Investment criteria for pension funds
Pension funds in Switzerland work according to the capitalisation system. Unlike the first pillar, OASI, the pensions of today’s pensioners are not paid with the contributions of today’s workers here (so-called pay-as-you-go system), but rather every policyholder has their own retirement savings account, and they can find out about the current status of it at any time via their pension fund statement. The respective pension fund invests the capital paid in by the policyholder on the capital market, which then generates interest. A distinction is made between the target return (the return that needs to be generated with the capital to maintain the fund’s liability coverage) and the goal return (the goal return to accumulate reserves). The Ordinance on Occupational Old Age, Survivors’ and Invalidity Pension Provision (OPO 2) sets out investment rules that the pension funds must adhere to in this respect. These criteria are elaborated by the respective rules of the individual pension funds.

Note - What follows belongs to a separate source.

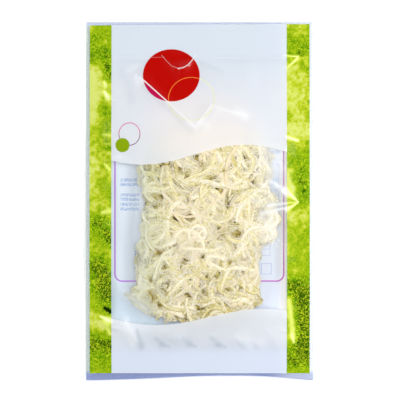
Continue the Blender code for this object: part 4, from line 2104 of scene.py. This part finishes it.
class Pouch:
    """The film's pieces: the printed front, the clear window, the back and the clear rim."""

    def __init__(self, film: Film) -> None:
        """Keep the film that the pieces are cut from.

        Args:
            film: The film.
        """
        self.film = film
        self.front_points = np.stack([film.x, film.y, film.front], axis=-1).reshape(-1, 3)
        self.back_points = np.stack([film.x, film.y, film.back], axis=-1).reshape(-1, 3)

    def build(self) -> list[bpy.types.Object]:
        """Make and dress all the film's pieces."""
        return [self.printed_front(), self.clear_window(), self.printed_back(), self.clear_rim()]

    def cut(self, name: str, points: Array, regions: set[Region], up: bool) -> bpy.types.Object:
        """The part of one film that lies in some regions, as a piece.

        Args:
            name: The piece's name.
            points: The film's points, row by row.
            regions: The regions that it takes in.
            up: Whether it faces up.

        Returns:
            The piece, with what the film stores at each point.
        """
        mask = np.isin(self.film.region, list(regions))
        faces = grid_faces(mask)
        if not up:
            faces = faces[:, ::-1]
        piece = make_mesh(name, *without_strays(points, faces))
        used = np.unique(faces)
        for mark, values in self.film.marks.items():
            store(piece.data, mark, values.reshape(-1)[used])
        return piece

    def printed_front(self) -> bpy.types.Object:
        """The white panels and the green bands.

        Returns:
            The piece, with a material for each.
        """
        piece = self.cut("printed_front", self.front_points, {Region.PANEL, Region.BAND}, True)
        piece.data.materials.append(PanelPrint().material(self.film.creases))
        piece.data.materials.append(PaperBand().material())
        printed = np.isin(self.film.region, [Region.PANEL, Region.BAND])
        band = (self.film.region[printed] == Region.BAND).astype(np.int32)
        piece.data.polygons.foreach_set("material_index", band)
        return piece

    def clear_window(self) -> bpy.types.Object:
        """The unprinted window over the squid.

        Returns:
            The piece.
        """
        piece = self.cut("clear_window", self.front_points, {Region.WINDOW}, True)
        piece.data.materials.append(ClearFilm().material())
        return piece

    def printed_back(self) -> bpy.types.Object:
        """The back film inside its margin.

        Returns:
            The piece.
        """
        regions = {Region.PANEL, Region.BAND, Region.WINDOW}
        piece = self.cut("printed_back", self.back_points, regions, False)
        piece.data.materials.append(BackPrint().material())
        return piece

    def clear_rim(self) -> bpy.types.Object:
        """The clear margin of both films, closed round the pouch's edge.

        Returns:
            The piece.
        """
        mask = self.film.region == Region.MARGIN
        above = grid_faces(mask)
        below = above[:, ::-1] + len(self.front_points)
        rows, columns = self.film.x.shape
        numbers = np.arange(rows * columns).reshape(rows, columns)
        loop = np.concatenate(
            [numbers[0, :-1], numbers[:-1, -1], numbers[-1, :0:-1], numbers[:0:-1, 0]]
        )
        after = np.roll(loop, -1)
        shift = len(self.front_points)
        strip = np.stack([loop, loop + shift, after + shift, after], axis=1)
        points = np.concatenate([self.front_points, self.back_points])
        faces = np.concatenate([above, below, strip])
        piece = make_mesh("clear_rim", *without_strays(points, faces))
        rim = ClearFilm("clear_rim_film", 0.14, roughness=0.16, rim=True)
        piece.data.materials.append(rim.material())
        return piece


@dataclass(frozen=True)
class Studio:
    """The plain pale floor, the soft light and the camera that looks straight down."""

    mm_per_pixel: float = 0.6154
    pixels: float = 400.0
    centre: tuple[float, float, float] = (0.15, 0.68, 4.0)
    distance: float = 1100.0
    sensor: float = 36.0
    dome: float = 0.62  # at the horizon; straight up, where the film is mirrored, it is dark
    zenith: float = 0.03
    dome_tint: Colour = (0.94, 0.97, 1.0)
    floor_half: float = 2500.0
    floor_drop: float = 0.3  # how far it lies below the pouch
    lamp_distance: float = 820.0
    # direction round the pouch and slant from straight up, in degrees; size; power in watts
    softboxes: tuple[Row, ...] = (
        (152.0, 45.0, 330.0, 1.6),
        (22.0, 47.0, 300.0, 2.6),
        (206.0, 50.0, 300.0, 1.0),
        (334.0, 50.0, 300.0, 1.4),
    )
    # height, size and power of the lamp overhead, which the gloss doesn't mirror
    overhead: tuple[float, float, float] = (1350.0, 900.0, 11.5)

    def build(self) -> None:
        """Set up the camera, the floor, the lamps and the colour transform."""
        self.camera()
        self.floor()
        self.lamps()
        scene = bpy.context.scene
        scene.view_settings.view_transform = "Standard"
        scene.view_settings.look = "None"

    def camera(self) -> None:
        """A long lens over the pouch, framed as the photograph is."""
        data = bpy.data.cameras.new("camera")
        data.sensor_width = self.sensor
        data.lens = self.sensor * self.distance / (self.mm_per_pixel * self.pixels)
        data.clip_start, data.clip_end = 0.05, 20.0
        camera = linked("camera", data)
        camera.location = Vector(self.centre) * MM + Vector((0, 0, self.distance * MM))
        bpy.context.scene.camera = camera

    def floor(self) -> None:
        """A wide pale floor just under the pouch."""
        half = self.floor_half
        corners = np.array([(-half, -half), (half, -half), (half, half), (-half, half)])
        points = np.column_stack([corners, np.full(4, -self.floor_drop)])
        floor = make_mesh("floor", points, np.array([[0, 1, 2, 3]]))
        finish = Finish("floor_paper", 0.9)
        _, _, place = finish.place()
        sketch = finish.sketch
        cloud = sketch.noise(place, 0.01)
        finish.colour(sketch.mix(cloud, (0.95, 0.95, 0.95), (0.97, 0.97, 0.97)))
        floor.data.materials.append(finish.material)

    def lamps(self) -> None:
        """A dim cool dome and a ring of softboxes, which the film's creases mirror."""
        world = bpy.data.worlds.new("studio")
        bpy.context.scene.world = world
        world.use_nodes = True
        sketch = Sketch(world.node_tree)
        around = sketch.node("ShaderNodeTexCoord").outputs["Generated"]
        split = sketch.node("ShaderNodeSeparateXYZ", {0: around})
        side = sketch.ramp(split.outputs["Z"], 0.82, 0.35)
        strength = side * (self.dome - self.zenith) + self.zenith
        fed = {"Color": self.dome_tint, "Strength": strength}
        background = sketch.node("ShaderNodeBackground", fed)
        sketch.node("ShaderNodeOutputWorld", {"Surface": background.outputs[0]})
        for number, (turn, slant, size, power) in enumerate(self.softboxes):
            low, high = math.radians(turn), math.radians(slant)
            place = Vector(
                (math.sin(high) * math.cos(low), math.sin(high) * math.sin(low), math.cos(high))
            )
            self.softbox(f"softbox_{number}", place * self.lamp_distance, size, power)
        height, size, power = self.overhead
        lamp = self.softbox("overhead", Vector((120.0, 0.0, height)), size, power)
        lamp.visible_glossy = False

    def softbox(self, name: str, place: Vector, size: float, power: float) -> bpy.types.Object:
        """A square area lamp that faces the pouch.

        Args:
            name: The lamp's name.
            place: Where it stands, in millimetres.
            size: Its side in millimetres.
            power: Its power in watts.

        Returns:
            The lamp.
        """
        data = bpy.data.lights.new(name, "AREA")
        data.size = size * MM
        data.energy = power
        lamp = linked(name, data)
        lamp.location = place * MM
        lamp.rotation_euler = place.to_track_quat("Z", "Y").to_euler()
        return lamp


def stands_in(piece: bpy.types.Object) -> None:
    """Make a finished piece part of the pouch, in place of the CAD solid.

    Args:
        piece: The finished piece.
    """
    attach(piece, BODY)
    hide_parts(NODE)
    log.info("%s: %d faces", piece.name, len(piece.data.polygons))


def main() -> None:
    """Build the pouch, its heap and the studio, and report each piece."""
    logging.basicConfig(level=logging.INFO, format="%(message)s")
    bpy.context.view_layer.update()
    form = PouchForm(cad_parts[NODE])
    film = Film(form)
    outline = HeapOutline()
    heap = SquidHeap(Pile(form.back, form.front, outline))
    for piece in Pouch(film).build():
        stands_in(piece)
    for piece in heap.build():
        stands_in(piece)
    Studio().build()


if __name__ == "__main__":
    main()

However, in the current low-interest-rate environment, pension funds are facing increasing problems finding low-risk forms of investment that guarantee to even reach their target return. Other problems facing the pension funds relate particularly to demographics: the population is getting older and older on average, which extends the average benefit duration, increasing the capital requirements of pension funds. The age pyramid is also changing with the ratio of employed people to pensioners shifting in favour of pensioners, which also gives rise to an increased need for capital. For politicians, these problems result in an acute need for reform – changes to the provision system are currently a topic of debate.